I do not think that this is the case, but I do think we, as a hobby, might need to be aware of it. By extension, the argument could be made, in a similar way, about those who insist on wargaming the Axis powers in World War Two and, if proven, the implications of that could be more unsettling yet.

From, as I said above, a global north perspective, this all seems fine and dandy. There are few issues, ethical, moral or political, about fighting colonial wargames or World War Two. From a global south view, however, things may not seem quite the same. World War Two could quite happily be dismissed as a European Civil War with unfortunate consequences for the rest of the world. A wargame based around the Warsaw Ghetto could be quite acceptable. A wargame based around, say, the Ashanti campaigns could be viewed very differently, however. For us, it is just another Victorian small war. For someone who is an Ashanti, it is likely to be much more than that.

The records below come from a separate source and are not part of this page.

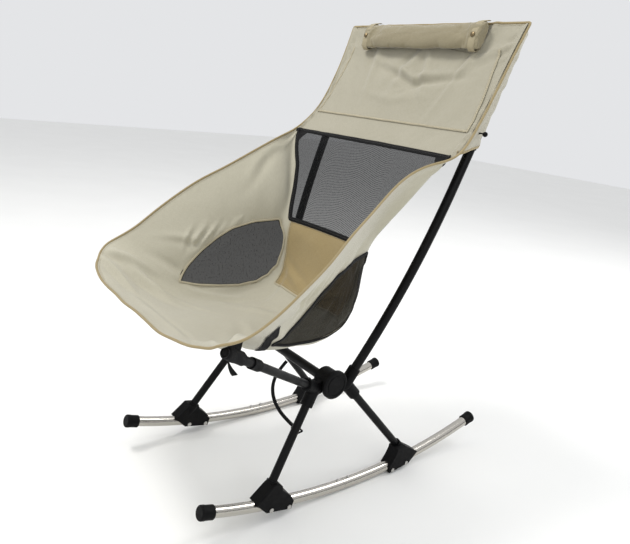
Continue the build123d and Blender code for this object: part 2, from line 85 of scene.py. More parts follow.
class Shader:
    """A node material with a Principled surface and short ways to add to it."""

    def __init__(self, name):
        self.material = bpy.data.materials.new(name)
        self.material.use_nodes = True
        self.tree = self.material.node_tree
        self.tree.nodes.clear()
        self.out = self.node("ShaderNodeOutputMaterial")
        self.skin = self.node("ShaderNodeBsdfPrincipled")
        self.link(self.skin.outputs["BSDF"], self.out.inputs["Surface"])

    def node(self, kind, **settings):
        made = self.tree.nodes.new(kind)
        for key, value in settings.items():
            setattr(made, key, value)
        return made

    def link(self, source, target):
        self.tree.links.new(source, target)

    def feed(self, target, value):
        if isinstance(value, (int, float)):
            target.default_value = value
        else:
            self.link(value, target)

    def calc(self, operation, a, b=0.0, clamp=False):
        made = self.node("ShaderNodeMath", operation=operation, use_clamp=clamp)
        self.feed(made.inputs[0], a)
        self.feed(made.inputs[1], b)
        return made.outputs[0]

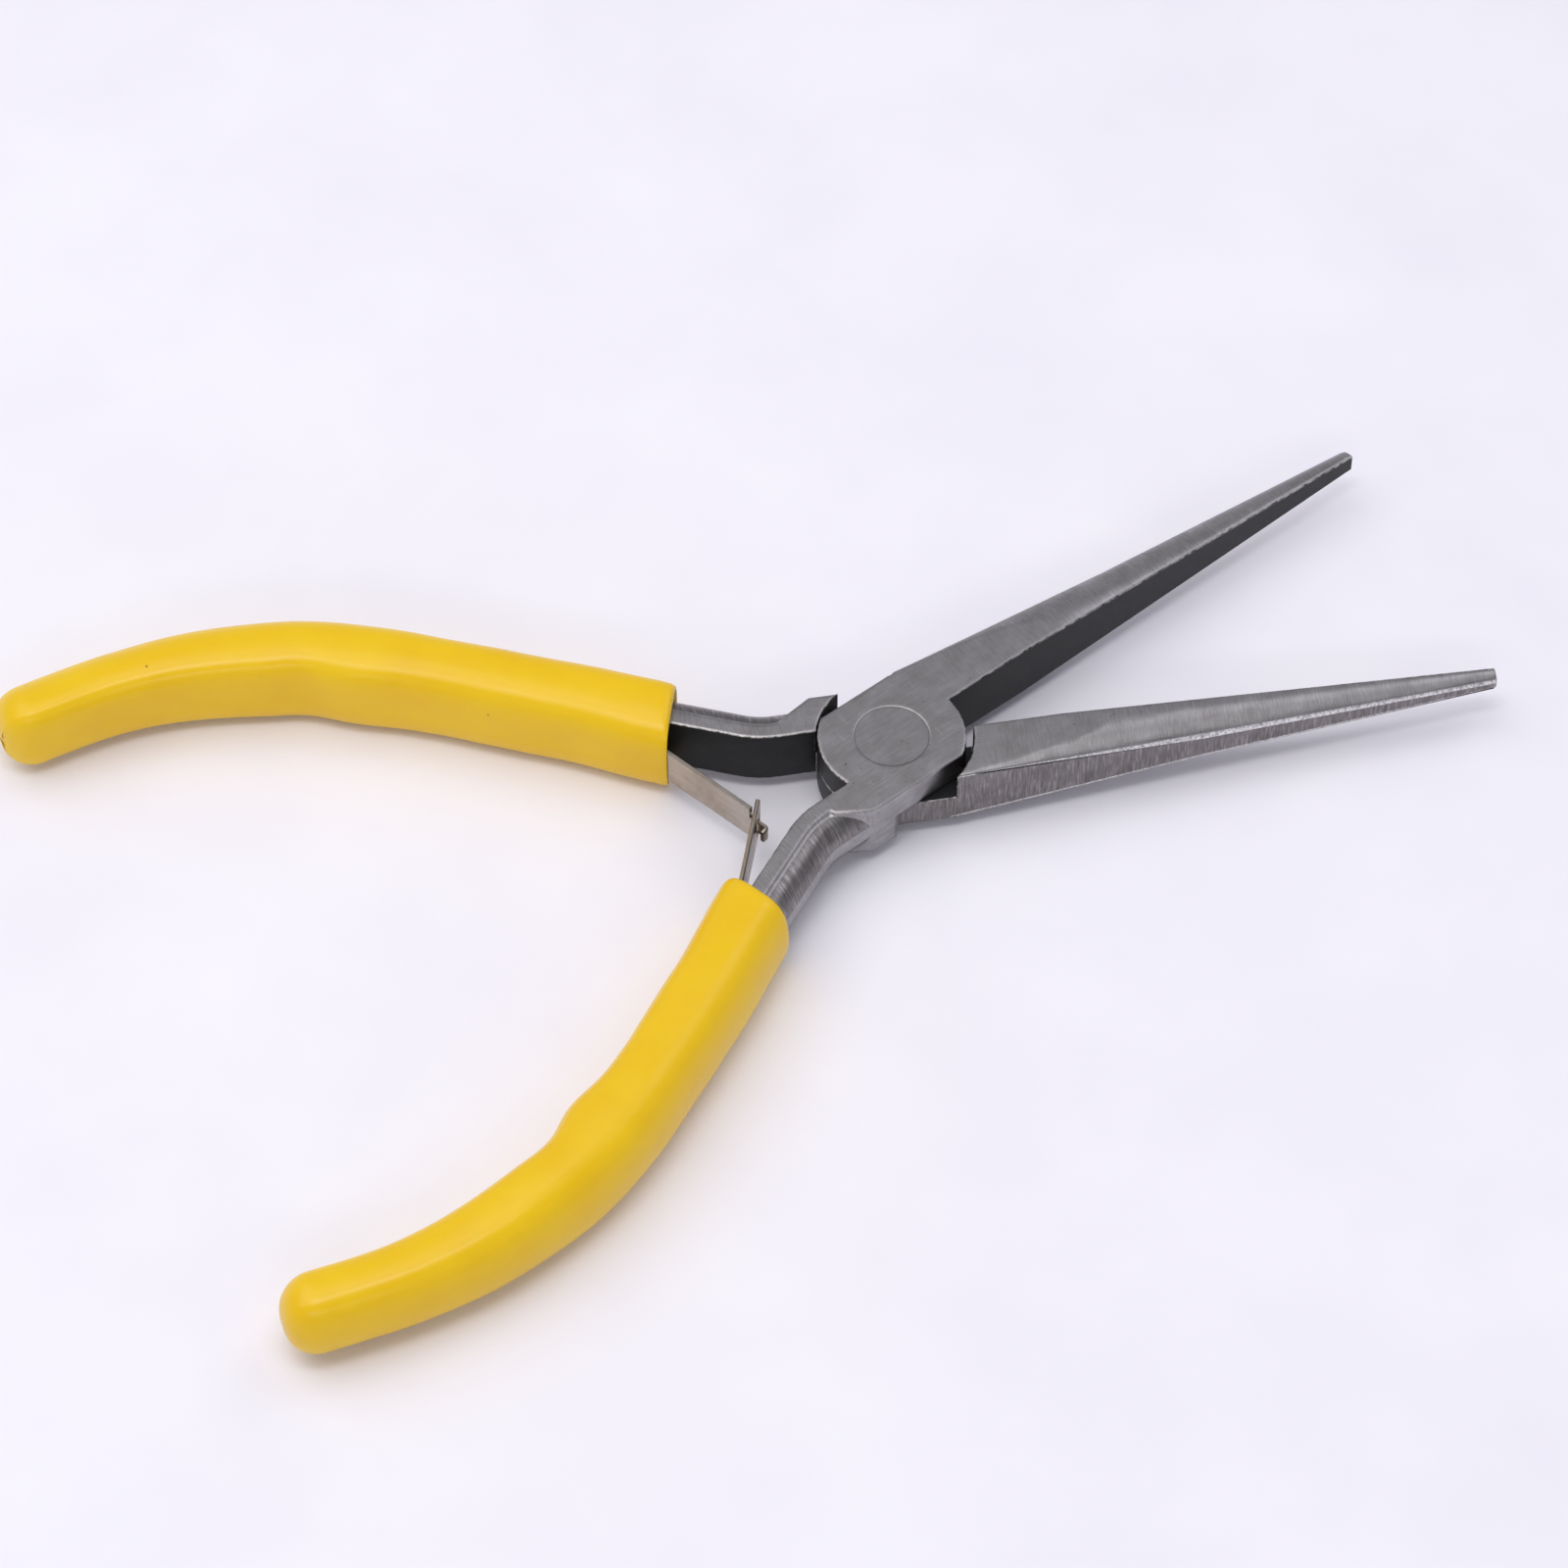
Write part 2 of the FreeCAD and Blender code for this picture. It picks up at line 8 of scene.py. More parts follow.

It has been noted here occasionally that, for example, there are some bits of English history that do not tend to be wargamed. The bit of the Hundred Years War after the death of Edward II, for example, when the English lost decisively, is largely ignored. Similarly, the rest of the HYW after, say, the Siege of Orleans tends to be passed over in silence, at least until the glorious failures of the last couple of battles. Again, viewed from a global south (or even, in this instance, French) perspective, these eras of operation might be entirely acceptable and interesting.


Perhaps, then, it is just a matter of where you sit. If we accept that in principle anything is possibly wargamable, then it is only our perspective, our horizon, our prejudices and biases which limit the possibilities. This might suggest that, in fact, we should game those things that make us slightly uncomfortable.